## BEGIN

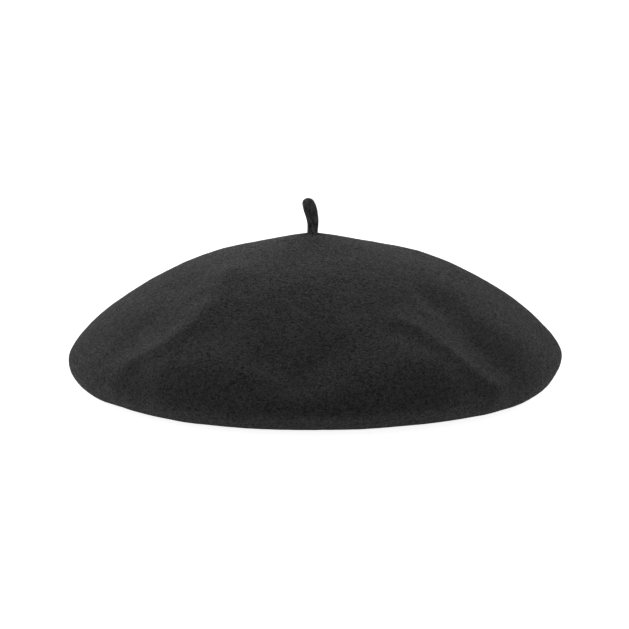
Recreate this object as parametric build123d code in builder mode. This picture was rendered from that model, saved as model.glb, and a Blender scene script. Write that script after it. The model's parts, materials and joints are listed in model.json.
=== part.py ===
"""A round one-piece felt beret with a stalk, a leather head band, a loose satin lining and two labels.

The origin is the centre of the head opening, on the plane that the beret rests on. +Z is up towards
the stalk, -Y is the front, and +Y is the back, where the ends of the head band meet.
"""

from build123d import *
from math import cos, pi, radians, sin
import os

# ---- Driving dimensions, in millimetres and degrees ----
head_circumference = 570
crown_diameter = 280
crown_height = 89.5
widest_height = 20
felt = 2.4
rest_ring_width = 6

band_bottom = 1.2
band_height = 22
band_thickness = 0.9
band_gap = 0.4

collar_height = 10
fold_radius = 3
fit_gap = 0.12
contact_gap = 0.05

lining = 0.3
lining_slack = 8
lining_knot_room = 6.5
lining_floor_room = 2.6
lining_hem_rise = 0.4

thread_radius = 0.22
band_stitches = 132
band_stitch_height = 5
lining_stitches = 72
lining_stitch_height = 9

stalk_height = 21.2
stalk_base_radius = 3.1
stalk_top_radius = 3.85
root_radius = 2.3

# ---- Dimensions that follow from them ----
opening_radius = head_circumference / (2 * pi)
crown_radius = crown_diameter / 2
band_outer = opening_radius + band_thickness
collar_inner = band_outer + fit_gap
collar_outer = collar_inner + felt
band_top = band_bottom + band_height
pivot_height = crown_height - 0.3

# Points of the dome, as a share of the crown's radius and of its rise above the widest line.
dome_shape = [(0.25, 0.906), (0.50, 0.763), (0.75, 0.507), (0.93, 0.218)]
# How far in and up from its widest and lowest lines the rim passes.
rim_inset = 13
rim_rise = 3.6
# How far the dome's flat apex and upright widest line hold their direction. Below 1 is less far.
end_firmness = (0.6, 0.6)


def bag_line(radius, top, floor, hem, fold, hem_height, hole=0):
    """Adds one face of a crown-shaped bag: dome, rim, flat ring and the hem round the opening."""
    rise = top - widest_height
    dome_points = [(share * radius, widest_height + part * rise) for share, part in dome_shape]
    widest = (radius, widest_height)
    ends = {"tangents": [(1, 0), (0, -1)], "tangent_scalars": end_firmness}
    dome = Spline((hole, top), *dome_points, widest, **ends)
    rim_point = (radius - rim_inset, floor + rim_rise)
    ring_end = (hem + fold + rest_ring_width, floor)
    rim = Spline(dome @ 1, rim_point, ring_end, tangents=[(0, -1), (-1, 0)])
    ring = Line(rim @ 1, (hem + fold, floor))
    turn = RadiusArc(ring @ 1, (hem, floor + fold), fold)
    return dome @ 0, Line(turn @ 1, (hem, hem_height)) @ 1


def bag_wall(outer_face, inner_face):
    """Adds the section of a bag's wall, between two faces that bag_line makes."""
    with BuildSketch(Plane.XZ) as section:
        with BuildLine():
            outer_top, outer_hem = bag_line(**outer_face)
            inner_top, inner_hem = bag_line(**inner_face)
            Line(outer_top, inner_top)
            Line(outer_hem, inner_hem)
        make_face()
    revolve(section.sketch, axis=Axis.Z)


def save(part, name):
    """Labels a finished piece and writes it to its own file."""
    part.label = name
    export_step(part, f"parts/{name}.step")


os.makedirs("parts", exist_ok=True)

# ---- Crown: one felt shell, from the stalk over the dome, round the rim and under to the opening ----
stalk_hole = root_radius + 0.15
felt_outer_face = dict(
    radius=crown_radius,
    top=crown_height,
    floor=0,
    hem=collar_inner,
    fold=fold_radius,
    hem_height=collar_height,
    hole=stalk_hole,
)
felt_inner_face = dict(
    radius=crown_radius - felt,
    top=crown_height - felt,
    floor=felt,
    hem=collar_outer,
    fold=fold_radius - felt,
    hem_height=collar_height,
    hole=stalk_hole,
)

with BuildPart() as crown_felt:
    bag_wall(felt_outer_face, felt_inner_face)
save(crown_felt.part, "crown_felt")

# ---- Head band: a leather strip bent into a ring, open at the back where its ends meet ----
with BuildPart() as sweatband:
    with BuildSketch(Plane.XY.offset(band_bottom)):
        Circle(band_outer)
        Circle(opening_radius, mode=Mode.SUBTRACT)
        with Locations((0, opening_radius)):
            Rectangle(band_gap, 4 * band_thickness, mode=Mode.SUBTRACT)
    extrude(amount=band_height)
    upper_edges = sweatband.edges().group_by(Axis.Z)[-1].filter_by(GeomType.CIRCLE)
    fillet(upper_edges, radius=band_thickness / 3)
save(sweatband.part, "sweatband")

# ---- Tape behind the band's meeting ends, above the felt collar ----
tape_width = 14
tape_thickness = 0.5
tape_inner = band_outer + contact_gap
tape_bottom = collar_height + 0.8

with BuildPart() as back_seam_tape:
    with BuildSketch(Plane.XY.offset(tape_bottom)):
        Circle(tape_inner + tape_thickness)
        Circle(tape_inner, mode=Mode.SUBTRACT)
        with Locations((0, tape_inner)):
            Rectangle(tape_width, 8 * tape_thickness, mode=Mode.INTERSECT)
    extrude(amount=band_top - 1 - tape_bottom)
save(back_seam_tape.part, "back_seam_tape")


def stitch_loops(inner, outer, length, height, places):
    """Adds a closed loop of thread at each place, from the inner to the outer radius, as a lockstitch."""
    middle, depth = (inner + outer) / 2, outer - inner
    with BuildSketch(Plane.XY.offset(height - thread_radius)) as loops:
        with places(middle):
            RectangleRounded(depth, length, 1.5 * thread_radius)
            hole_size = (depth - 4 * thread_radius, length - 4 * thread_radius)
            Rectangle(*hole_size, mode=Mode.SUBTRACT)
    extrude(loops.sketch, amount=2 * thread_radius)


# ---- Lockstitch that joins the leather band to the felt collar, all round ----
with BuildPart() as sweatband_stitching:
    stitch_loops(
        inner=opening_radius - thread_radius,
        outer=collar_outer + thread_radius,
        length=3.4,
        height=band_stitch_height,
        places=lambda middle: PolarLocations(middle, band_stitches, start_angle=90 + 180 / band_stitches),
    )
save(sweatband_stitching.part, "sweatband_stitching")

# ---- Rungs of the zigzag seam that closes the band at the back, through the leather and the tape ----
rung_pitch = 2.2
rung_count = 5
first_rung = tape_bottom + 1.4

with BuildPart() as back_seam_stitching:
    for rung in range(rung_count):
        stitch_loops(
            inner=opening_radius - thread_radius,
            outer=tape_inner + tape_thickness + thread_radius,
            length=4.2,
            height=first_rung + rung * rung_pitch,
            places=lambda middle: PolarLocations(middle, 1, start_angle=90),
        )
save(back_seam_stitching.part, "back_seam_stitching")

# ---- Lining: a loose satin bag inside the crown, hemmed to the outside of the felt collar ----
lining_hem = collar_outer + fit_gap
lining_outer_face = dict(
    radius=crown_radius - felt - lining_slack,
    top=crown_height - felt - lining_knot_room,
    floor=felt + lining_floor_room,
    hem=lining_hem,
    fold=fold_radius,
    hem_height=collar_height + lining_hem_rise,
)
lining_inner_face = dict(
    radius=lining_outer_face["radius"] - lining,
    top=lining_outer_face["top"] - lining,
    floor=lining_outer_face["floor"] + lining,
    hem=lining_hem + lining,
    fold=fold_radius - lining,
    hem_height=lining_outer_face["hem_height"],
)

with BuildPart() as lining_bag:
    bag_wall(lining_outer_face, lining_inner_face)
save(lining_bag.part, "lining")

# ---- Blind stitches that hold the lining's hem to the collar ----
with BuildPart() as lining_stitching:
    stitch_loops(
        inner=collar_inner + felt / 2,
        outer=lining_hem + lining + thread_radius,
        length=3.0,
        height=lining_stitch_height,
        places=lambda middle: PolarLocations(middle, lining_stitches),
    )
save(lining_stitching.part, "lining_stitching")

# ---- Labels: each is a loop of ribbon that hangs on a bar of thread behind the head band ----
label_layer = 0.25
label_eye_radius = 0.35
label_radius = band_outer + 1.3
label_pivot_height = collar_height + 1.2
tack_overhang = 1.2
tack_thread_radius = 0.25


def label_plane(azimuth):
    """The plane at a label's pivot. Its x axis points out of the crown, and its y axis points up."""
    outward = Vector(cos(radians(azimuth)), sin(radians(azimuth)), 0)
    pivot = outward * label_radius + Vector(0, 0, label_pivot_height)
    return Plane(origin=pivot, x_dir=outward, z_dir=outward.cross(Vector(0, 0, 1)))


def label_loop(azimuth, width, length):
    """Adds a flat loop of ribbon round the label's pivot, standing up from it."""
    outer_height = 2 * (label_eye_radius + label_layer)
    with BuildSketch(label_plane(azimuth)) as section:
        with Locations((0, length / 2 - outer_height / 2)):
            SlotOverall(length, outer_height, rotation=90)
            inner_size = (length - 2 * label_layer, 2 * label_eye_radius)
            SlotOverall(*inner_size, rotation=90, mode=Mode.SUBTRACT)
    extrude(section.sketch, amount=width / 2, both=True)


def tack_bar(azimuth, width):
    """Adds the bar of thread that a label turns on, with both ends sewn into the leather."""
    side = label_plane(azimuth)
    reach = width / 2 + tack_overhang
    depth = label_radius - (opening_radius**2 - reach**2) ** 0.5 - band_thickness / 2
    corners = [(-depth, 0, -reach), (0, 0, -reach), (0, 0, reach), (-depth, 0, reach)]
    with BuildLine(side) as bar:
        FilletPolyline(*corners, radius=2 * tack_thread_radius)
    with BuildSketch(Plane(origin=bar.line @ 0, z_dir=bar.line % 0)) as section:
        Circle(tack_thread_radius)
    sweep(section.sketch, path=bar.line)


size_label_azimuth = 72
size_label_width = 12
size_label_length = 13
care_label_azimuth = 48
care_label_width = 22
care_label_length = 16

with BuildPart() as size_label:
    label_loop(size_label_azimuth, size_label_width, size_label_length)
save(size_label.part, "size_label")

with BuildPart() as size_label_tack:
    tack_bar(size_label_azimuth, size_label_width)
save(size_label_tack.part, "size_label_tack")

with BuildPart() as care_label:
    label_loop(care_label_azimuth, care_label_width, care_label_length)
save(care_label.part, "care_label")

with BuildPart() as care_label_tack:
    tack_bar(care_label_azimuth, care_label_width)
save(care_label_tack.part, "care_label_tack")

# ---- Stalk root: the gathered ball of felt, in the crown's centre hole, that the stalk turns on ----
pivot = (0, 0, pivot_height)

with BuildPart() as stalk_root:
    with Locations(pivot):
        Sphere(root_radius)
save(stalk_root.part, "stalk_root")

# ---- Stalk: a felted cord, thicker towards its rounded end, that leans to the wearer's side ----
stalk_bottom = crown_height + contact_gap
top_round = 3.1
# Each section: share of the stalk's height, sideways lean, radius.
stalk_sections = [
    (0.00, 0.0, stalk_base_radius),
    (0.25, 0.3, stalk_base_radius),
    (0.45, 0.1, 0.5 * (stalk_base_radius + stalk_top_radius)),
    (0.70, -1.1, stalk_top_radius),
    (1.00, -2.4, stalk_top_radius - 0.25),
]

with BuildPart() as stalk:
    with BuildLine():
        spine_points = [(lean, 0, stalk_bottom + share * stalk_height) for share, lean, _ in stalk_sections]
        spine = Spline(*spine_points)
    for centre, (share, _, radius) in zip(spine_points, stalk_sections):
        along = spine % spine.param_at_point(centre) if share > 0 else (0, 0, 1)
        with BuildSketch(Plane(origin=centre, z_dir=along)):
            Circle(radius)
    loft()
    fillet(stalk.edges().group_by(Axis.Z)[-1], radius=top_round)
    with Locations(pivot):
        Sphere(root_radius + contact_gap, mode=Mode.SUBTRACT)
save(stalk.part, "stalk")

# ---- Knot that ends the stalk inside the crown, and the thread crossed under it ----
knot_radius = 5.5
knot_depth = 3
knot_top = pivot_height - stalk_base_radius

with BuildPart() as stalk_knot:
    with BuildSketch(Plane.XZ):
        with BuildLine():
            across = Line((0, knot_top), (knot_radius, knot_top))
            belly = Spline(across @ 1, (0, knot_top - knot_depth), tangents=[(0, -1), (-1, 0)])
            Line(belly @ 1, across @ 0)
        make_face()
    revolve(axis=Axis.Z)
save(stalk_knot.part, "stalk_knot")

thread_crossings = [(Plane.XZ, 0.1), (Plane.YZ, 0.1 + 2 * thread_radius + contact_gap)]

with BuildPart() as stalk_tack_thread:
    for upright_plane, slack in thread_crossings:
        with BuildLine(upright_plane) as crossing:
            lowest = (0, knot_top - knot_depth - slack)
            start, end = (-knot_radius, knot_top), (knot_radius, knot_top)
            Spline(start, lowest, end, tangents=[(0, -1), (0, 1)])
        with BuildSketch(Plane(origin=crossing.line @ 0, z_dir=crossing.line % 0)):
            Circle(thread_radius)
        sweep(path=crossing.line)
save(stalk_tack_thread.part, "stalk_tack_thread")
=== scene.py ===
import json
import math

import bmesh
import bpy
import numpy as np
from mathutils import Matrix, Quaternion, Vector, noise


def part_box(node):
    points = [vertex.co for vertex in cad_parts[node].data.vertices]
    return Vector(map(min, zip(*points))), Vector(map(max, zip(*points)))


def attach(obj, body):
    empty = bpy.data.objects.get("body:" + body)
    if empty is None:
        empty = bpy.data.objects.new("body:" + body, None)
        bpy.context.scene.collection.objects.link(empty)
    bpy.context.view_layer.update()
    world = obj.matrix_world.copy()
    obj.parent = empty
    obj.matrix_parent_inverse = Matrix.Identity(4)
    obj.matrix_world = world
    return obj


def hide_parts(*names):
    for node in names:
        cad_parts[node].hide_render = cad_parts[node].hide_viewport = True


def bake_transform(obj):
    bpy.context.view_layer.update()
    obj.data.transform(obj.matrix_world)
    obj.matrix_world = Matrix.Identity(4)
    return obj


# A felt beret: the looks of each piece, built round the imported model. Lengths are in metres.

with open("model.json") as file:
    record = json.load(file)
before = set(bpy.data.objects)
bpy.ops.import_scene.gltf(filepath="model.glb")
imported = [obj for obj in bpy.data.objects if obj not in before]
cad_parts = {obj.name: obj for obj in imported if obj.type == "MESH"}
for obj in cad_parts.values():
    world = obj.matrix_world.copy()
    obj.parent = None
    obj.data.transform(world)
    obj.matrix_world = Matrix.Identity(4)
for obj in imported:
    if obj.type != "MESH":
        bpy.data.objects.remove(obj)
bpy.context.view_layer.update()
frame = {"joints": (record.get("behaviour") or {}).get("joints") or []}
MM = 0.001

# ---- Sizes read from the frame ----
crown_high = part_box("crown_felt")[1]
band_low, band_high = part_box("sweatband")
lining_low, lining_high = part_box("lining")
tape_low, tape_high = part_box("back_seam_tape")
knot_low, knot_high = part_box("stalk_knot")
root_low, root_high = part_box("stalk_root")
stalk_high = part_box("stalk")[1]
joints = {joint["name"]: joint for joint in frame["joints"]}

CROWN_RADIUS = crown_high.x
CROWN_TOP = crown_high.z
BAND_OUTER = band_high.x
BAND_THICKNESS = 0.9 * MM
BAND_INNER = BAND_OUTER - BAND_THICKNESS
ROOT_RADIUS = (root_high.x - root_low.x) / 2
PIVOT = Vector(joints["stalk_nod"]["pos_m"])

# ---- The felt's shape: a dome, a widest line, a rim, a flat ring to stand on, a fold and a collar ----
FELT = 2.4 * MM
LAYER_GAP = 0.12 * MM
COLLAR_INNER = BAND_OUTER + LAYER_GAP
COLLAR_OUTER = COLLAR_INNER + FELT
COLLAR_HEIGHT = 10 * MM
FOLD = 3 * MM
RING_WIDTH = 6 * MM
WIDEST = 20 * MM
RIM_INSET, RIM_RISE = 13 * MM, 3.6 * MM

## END

DO THIS
Transcribe, exactly and exclusively, the run of lines that opens with the line bearing "thread_crossings = [(Plane.XZ, 0.1), (Plane.YZ, 0.1" and closes with the line bearing "if empty is".

ANSWER TO THE PROBLEM
thread_crossings = [(Plane.XZ, 0.1), (Plane.YZ, 0.1 + 2 * thread_radius + contact_gap)]

with BuildPart() as stalk_tack_thread:
    for upright_plane, slack in thread_crossings:
        with BuildLine(upright_plane) as crossing:
            lowest = (0, knot_top - knot_depth - slack)
            start, end = (-knot_radius, knot_top), (knot_radius, knot_top)
            Spline(start, lowest, end, tangents=[(0, -1), (0, 1)])
        with BuildSketch(Plane(origin=crossing.line @ 0, z_dir=crossing.line % 0)):
            Circle(thread_radius)
        sweep(path=crossing.line)
save(stalk_tack_thread.part, "stalk_tack_thread")
=== scene.py ===
import json
import math

import bmesh
import bpy
import numpy as np
from mathutils import Matrix, Quaternion, Vector, noise


def part_box(node):
    points = [vertex.co for vertex in cad_parts[node].data.vertices]
    return Vector(map(min, zip(*points))), Vector(map(max, zip(*points)))


def attach(obj, body):
    empty = bpy.data.objects.get("body:" + body)
    if empty is None:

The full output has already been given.